[Record extracts]
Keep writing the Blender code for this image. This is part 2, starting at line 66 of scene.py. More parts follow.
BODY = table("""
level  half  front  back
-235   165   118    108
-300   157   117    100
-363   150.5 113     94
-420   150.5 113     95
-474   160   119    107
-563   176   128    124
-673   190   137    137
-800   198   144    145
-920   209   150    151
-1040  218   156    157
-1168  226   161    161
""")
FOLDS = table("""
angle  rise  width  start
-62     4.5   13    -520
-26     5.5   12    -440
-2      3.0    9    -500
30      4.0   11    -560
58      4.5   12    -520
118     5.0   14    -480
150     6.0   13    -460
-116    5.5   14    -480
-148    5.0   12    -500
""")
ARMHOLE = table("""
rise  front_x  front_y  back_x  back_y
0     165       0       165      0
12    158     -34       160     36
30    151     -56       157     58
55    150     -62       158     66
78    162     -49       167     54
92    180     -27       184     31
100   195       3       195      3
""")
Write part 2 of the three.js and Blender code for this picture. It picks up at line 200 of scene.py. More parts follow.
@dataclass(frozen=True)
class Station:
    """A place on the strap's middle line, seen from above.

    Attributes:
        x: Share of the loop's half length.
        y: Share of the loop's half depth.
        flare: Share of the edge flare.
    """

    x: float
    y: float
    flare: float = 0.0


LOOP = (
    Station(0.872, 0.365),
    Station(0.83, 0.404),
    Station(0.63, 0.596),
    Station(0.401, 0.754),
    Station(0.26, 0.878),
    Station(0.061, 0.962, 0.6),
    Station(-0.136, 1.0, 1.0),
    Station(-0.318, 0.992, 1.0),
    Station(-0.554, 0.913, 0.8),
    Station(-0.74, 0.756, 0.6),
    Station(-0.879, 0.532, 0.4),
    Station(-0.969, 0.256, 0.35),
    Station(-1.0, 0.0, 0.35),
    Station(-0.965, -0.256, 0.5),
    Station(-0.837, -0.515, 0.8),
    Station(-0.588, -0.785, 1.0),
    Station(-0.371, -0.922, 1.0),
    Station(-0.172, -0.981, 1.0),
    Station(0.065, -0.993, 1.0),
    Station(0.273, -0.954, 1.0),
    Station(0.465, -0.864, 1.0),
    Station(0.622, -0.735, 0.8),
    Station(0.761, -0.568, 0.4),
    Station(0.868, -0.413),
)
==
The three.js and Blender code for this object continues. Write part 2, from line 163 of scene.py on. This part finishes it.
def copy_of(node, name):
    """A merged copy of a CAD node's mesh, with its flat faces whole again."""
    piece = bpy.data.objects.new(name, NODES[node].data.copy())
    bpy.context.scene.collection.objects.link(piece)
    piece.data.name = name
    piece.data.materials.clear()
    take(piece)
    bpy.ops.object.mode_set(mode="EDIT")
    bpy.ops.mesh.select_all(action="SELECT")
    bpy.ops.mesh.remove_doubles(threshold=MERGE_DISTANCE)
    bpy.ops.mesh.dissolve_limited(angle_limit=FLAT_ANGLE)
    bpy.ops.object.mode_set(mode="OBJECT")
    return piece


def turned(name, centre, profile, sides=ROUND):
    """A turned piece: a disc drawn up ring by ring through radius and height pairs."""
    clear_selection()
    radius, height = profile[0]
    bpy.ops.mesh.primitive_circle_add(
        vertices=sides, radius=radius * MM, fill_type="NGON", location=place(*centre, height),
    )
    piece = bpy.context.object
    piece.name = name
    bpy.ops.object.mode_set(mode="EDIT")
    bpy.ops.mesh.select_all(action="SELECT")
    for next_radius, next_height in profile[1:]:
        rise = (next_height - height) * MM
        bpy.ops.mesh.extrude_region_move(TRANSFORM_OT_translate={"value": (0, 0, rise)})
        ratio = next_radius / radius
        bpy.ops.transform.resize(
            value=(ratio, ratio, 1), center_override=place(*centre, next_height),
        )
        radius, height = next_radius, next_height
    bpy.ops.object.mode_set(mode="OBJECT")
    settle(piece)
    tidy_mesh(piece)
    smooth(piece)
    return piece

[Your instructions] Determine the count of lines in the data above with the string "this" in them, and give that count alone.

[Reply to the exercise] 3